## Given exercise
Please copy all the lines that follow, word for word.

* Start Information provided *

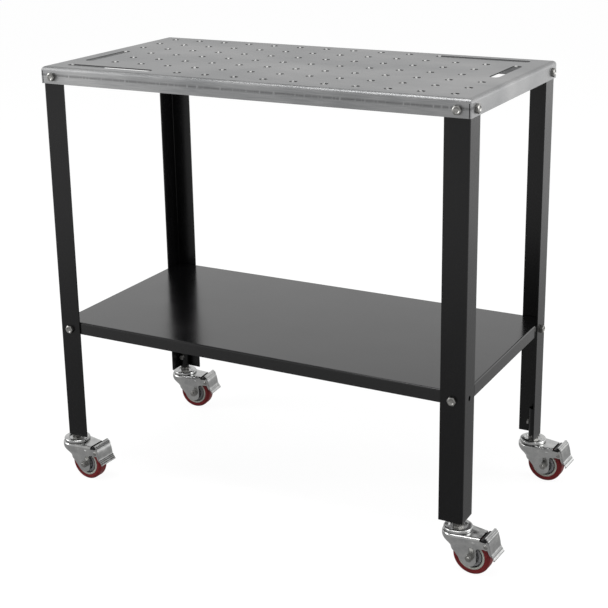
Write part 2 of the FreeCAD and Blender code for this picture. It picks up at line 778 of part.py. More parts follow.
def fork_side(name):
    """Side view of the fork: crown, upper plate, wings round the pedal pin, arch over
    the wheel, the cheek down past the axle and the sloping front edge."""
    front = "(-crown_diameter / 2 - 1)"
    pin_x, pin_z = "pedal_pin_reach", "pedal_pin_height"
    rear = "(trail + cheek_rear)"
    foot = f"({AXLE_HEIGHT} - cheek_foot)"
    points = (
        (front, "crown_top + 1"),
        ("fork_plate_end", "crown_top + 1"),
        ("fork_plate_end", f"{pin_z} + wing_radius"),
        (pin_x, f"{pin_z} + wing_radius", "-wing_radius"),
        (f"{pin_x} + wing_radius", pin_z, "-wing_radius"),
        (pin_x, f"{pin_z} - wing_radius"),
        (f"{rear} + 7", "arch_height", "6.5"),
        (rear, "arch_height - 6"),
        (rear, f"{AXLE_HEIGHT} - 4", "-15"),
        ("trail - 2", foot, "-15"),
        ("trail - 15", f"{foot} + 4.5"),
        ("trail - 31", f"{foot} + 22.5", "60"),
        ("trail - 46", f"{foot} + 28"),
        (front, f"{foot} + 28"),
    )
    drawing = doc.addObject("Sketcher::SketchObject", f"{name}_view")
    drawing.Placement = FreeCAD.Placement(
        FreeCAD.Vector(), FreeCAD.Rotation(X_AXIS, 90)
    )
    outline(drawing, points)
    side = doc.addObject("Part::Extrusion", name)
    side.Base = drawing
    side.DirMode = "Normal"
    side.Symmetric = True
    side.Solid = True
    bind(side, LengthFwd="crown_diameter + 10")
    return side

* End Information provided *

## Reply
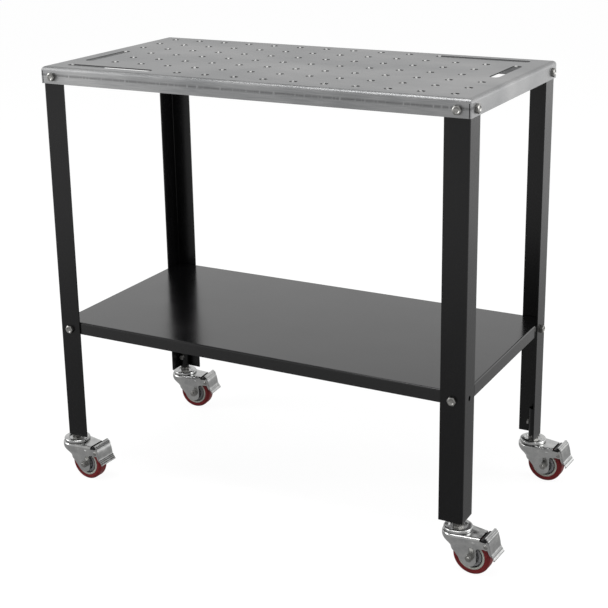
Write part 2 of the FreeCAD and Blender code for this picture. It picks up at line 778 of part.py. More parts follow.
def fork_side(name):
    """Side view of the fork: crown, upper plate, wings round the pedal pin, arch over
    the wheel, the cheek down past the axle and the sloping front edge."""
    front = "(-crown_diameter / 2 - 1)"
    pin_x, pin_z = "pedal_pin_reach", "pedal_pin_height"
    rear = "(trail + cheek_rear)"
    foot = f"({AXLE_HEIGHT} - cheek_foot)"
    points = (
        (front, "crown_top + 1"),
        ("fork_plate_end", "crown_top + 1"),
        ("fork_plate_end", f"{pin_z} + wing_radius"),
        (pin_x, f"{pin_z} + wing_radius", "-wing_radius"),
        (f"{pin_x} + wing_radius", pin_z, "-wing_radius"),
        (pin_x, f"{pin_z} - wing_radius"),
        (f"{rear} + 7", "arch_height", "6.5"),
        (rear, "arch_height - 6"),
        (rear, f"{AXLE_HEIGHT} - 4", "-15"),
        ("trail - 2", foot, "-15"),
        ("trail - 15", f"{foot} + 4.5"),
        ("trail - 31", f"{foot} + 22.5", "60"),
        ("trail - 46", f"{foot} + 28"),
        (front, f"{foot} + 28"),
    )
    drawing = doc.addObject("Sketcher::SketchObject", f"{name}_view")
    drawing.Placement = FreeCAD.Placement(
        FreeCAD.Vector(), FreeCAD.Rotation(X_AXIS, 90)
    )
    outline(drawing, points)
    side = doc.addObject("Part::Extrusion", name)
    side.Base = drawing
    side.DirMode = "Normal"
    side.Symmetric = True
    side.Solid = True
    bind(side, LengthFwd="crown_diameter + 10")
    return side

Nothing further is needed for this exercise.